According to the pattern, I measured a 32B, but I decided to test out the underwires first. The wire for a 32C felt more comfortable and was closer in diameter width to my closest-fitting bra, a 32B. I decided to forge ahead and make the 32C pattern but with the depth of the B cup. I did this by splitting the B cup and spreading it out to the width of the C, making sure the underwire length was the same.

The construction itself is fairly easy–working with small pieces leaves so much less room for error. The seam allowances are small and exact. The instructions on this pattern are very clear and detailed. There were a couple of hiccups, though… One was getting the trim sewn on neatly where the bridge and underwires intersect. I fudged it enough to work…

blech…

The other had to do with what might be a pattern error along the center back.

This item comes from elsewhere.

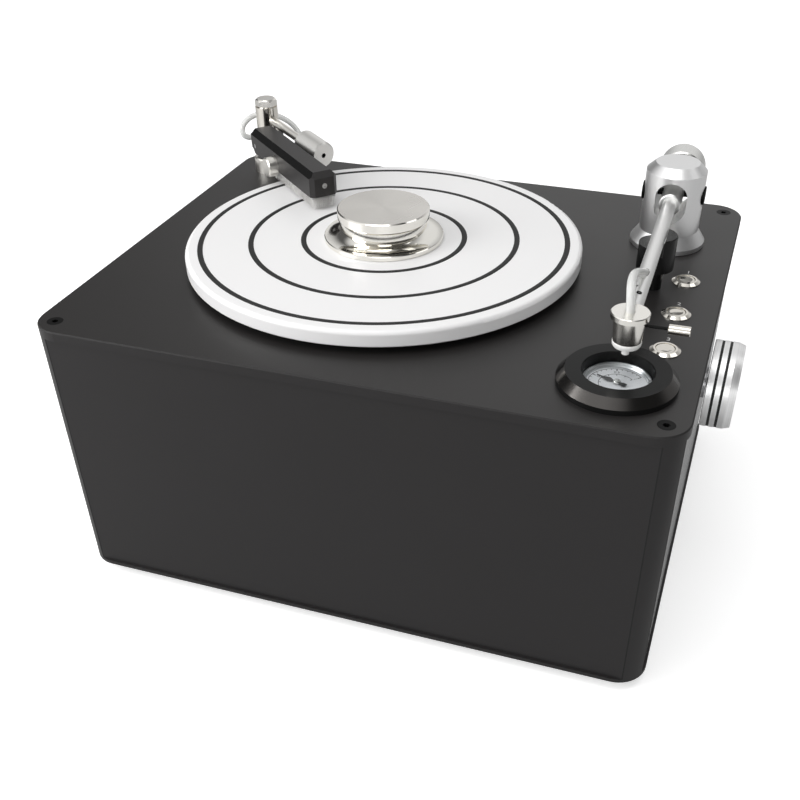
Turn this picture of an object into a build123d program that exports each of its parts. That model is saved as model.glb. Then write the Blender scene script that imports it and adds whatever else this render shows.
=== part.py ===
from build123d import *

import math
import os

# Record cleaning machine: a flat black case with a driven platter on its deck, a suction arm on the
# right, a brush arm at the rear left, a vacuum gauge, three push buttons and a side knob.
# Millimetres, +Z up, the front faces -Y. The origin is under the middle of the whole machine, on the
# surface that its feet stand on. Deck places are given from the middle of the case, and heights named
# dz or ending in _Z on the deck are above the top face of the deck.

# ---------------------------------------------------------------- clearances
RUN = 0.05              # radial running clearance of a turning fit
FIT = 0.1               # radial clearance of a hole round a fixed piece
STEP = 0.1              # axial gap under a piece that turns on another

# ---------------------------------------------------------------- case
CASE_W = 440.0
CASE_D = 356.0
CASE_H = 204.7          # without the feet
CORNER_R = 22.0
FOOT_H = 9.0
FOOT_R = 16.0
FOOT_INSET = 42.0       # foot centre from the case's edges
BASE_T = 3.0
DECK_T = 7.0
DECK_BEVEL = 0.8
WALL_T = 4.0
SEAM_IN = 13.5          # seam between panel and corner post, from the case's edge
SEAM_GAP = 0.3
POST_LEG = 30.0         # length of a corner post's two legs
POST_WALL = 6.0
POST_CORE = 23.0        # side of the solid core that takes the screws
SCREW_X = CASE_W / 2 - 14.5
SCREW_Y = CASE_D / 2 - 15.0
SCREW_HEAD_R = 5.5
SCREW_SHANK_R = 2.5
SCREW_LONG = 22.0
SOCKET_ACROSS = 4.0
KNOB_REACH = 22.0       # how far the side knob stands out past the case

RECESS = CORNER_R - math.sqrt(CORNER_R ** 2 - (CORNER_R - SEAM_IN) ** 2)
CASE_X = -KNOB_REACH / 2
BASE_TOP = FOOT_H + BASE_T
DECK = FOOT_H + CASE_H
UNDER = DECK - DECK_T
PANEL_OUT_X = CASE_W / 2 - RECESS
PANEL_OUT_Y = CASE_D / 2 - RECESS
WALL_H = UNDER - BASE_TOP

# ---------------------------------------------------------------- platter and clamp
PLATTER_X = -27.0
PLATTER_Y = 0.0
PLATTER_R = 146.0
PLATTER_T = 11.4
PLATTER_GAP = 4.8
PLATTER_ROUND = 3.0
RING_RADII = (59.5, 98.1, 134.9)
RING_W = 4.0
RING_DEPTH = 3.0
RING_PROUD = 0.4
HUB_R = 45.0
HUB_T = 3.0
SHAFT_R = 8.0
PIN_R = 3.6
PIN_H = 18.0
BEARING_R = 18.0
BEARING_FLANGE_R = 32.0
BEARING_FLANGE_T = 5.0
BEARING_LONG = 56.0
COUPLING_R = 15.0
COUPLING_LONG = 26.0
MOTOR_SHAFT_R = 5.0
MOTOR_R = 31.0
MOTOR_LONG = 68.0
MOTOR_PLATE_T = 4.0
MOTOR_PLATE_W = 96.0
STANDOFF_R = 5.0
STANDOFF_AT = 40.0

PLATTER_TOP = PLATTER_GAP + PLATTER_T

CLAMP_RIM_R = 44.0
CLAMP_RIM_H = 3.6
CLAMP_NECK_R = 30.0
CLAMP_NECK_H = 7.0
CLAMP_LOW_R = 30.5
CLAMP_LOW_TOP = 8.5
CLAMP_MID_R = 32.0
CLAMP_MID_BOTTOM = 9.5
CLAMP_MID_TOP = 14.4
CLAMP_DISC_R = 33.8
CLAMP_DISC_BOTTOM = 15.4
CLAMP_H = 22.8
CLAMP_EDGE = 0.8

# ---------------------------------------------------------------- suction arm
PILLAR_X = CASE_W / 2 - 50.6
PILLAR_Y = CASE_D / 2 - 85.4
HEAD_X = CASE_W / 2 - 48.0
HEAD_Y = 59.0 - CASE_D / 2
ARM_LONG = math.hypot(HEAD_X - PILLAR_X, HEAD_Y - PILLAR_Y)
ARM_YAW = math.degrees(math.atan2(HEAD_X - PILLAR_X, PILLAR_Y - HEAD_Y))
ARM_Z = 38.3
FOOT_RIM_R = 27.8
FOOT_RIM_H = 3.5
SPINDLE_R = 12.0
SPINDLE_H = 20.0
FOOT_TUBE_R = 10.0
FOOT_TUBE_LONG = 20.0
FOOT_BORE_R = 5.0
FOOT_NUT_ACROSS = 32.0
FOOT_NUT_T = 6.0
PILLAR_R = 22.0
PILLAR_CONE_H = 12.0
PILLAR_SHOULDER = 55.5
PILLAR_TOP_R = 16.0
PILLAR_H = 61.0
WINDOW_W = 23.0
WINDOW_LOW = 22.5
WINDOW_HIGH = 52.0
PIVOT_PIN_R = 2.5
PIVOT_HEAD_R = 8.0
PIVOT_HEAD_T = 2.0
PIVOT_SINK = 1.0        # how deep the screw heads lie in their recesses
TUBE_R = 5.0
TUBE_BORE_R = 3.5
TUBE_SEAT = 4.0         # the tube's end stops this far from the head's axis
ARM_HUB_R = 7.75
ARM_HUB_HALF = 26.5
TAIL_END = 59.4
TAIL_JOIN = 12.0        # how far behind the pivot the hub is bored for the tube
WEIGHT_R = 17.4
WEIGHT_FROM = 36.4
WEIGHT_LONG = 21.0
WEIGHT_BEVEL = 1.0
HEAD_FLANGE_R = 11.75
HEAD_TOP = 45.0
HEAD_FLANGE_T = 3.5
HEAD_BODY_R = 10.0
HEAD_FOOT_R = 8.5
HEAD_LOW = 23.0
HEAD_BEVEL = 1.2
TIP_R = 2.35
TIP_BORE_R = 1.25
TIP_LOW = 17.2
TIP_SEAT = 2.0
LIFT_Z = 37.3
LIFT_ROD_R = 1.0
LIFT_ROD_FROM = 8.0
LIFT_GRIP_R = 3.0
LIFT_GRIP_FROM = 22.9
LIFT_GRIP_LONG = 13.0
TUBE_SCREW_AT = 172.6
TUBE_SCREW_R = 1.85
TUBE_SCREW_TILT = -37.0
SUCTION_HOSE_D = 5.5
HOSE_SEAT = 3.0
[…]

The pattern calls for a 2-hook closure (and is what came with my kit), but the band seems accidentally drafted for 3 hooks. I fiddled with the elastic till it curved correctly into the hooks, but in the future, I probably won’t use 5/8″ elastic–seems unnecessary for a smaller bra.

The final bra feels pretty close and fits well enough to wear, although I think I’d like to test out the 32B pattern separately. There’s only so much one can tell from fitting the cups. I really had to complete the entire bra to get an idea of fit and once it was all together the bridge seemed a little narrow, the underwires too close together. (In bras, as cup sizes increase, the bridge gets narrower.)

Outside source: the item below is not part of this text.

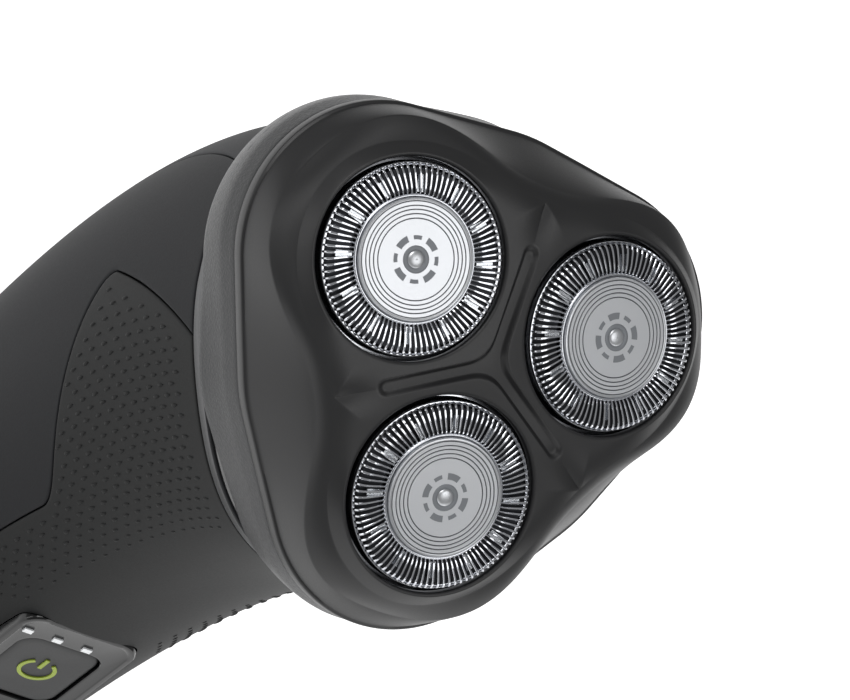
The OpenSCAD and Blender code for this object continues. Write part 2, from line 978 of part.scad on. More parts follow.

The question becomes, what shape is supposed to be happening and how close of a “natural shape” do I want?

The full-coverage style of this pattern is pretty new to me. It might seem cute on the hanger but it’s a tad medical-looking on the body. I’d love to modify or try something closer to a demi bra or a contour t-shirt style, which could certainly change the fit. Most of my bras also have a vertical seam or dart (like the Stella and Carine Gilson bras above) rather than the horizontal seaming of the bra pattern. It seems a bit old school, but maybe that’s just an association I have. But I look forward to re-shaping and playing around the the design details in future bras.

6 comments

  1. Tanit-Isis says:

    Oooh, nifty! Your changes sound like exactly what I would want to do—I always have issues with underwires being too narrow (or, if the underwire fits, the cup is huge). Bra sewing is one of those things that tickles my brain, but I haven’t had the guts (or motivation) to get moving on… hmm… I’ll be very interested to see where this takes you 🙂

    • Amy says:

      It might not have come across, but it was really fun making this! Save your old bra underwires in case you ever do make one. You can always fit the cup to the underwires you like best.

      • Amy says:

        Oh, great thought. One of my cats eats bra straps. Before I got in the habit of always putting my bras away, I lost quite a few. It never occurred to me to save them for parts! (Though, at that time, I wasn’t sewing…) Could you also save the clasps in the back? Or, are those easy to come by?

  2. Amy says:

    Haha, my cats eat all my hair bands (and dogs eat the socks). I just started saving the underwires but it looks to me like the clasps get kind of ratty. You can save the little hardware rings and slides that the straps thread into. I got my notions at Bramakers Supply. There’s also sewsassy.com and I think a few sellers on ebay.

  3. christy says:

    Hi I dont know if I over looked it but would you share where you like to order your lace from online. The fabric stores in my area I’m in Virginia I’m finding they don’t carry the 4-6 inch stretch fabric.
    Thank You
    Christy

    • Amy says:

      Hi Christy, I get my lace from many places, mostly online. If you’re looking to make bras, some of the bra kit sellers (like Merckwaerdigh and Elingeria) include them in their kits. Etsy also has a truckload of galloon lace sellers so you might want to poke around there. (I like Mary Not Martha – she has some pretty laces.)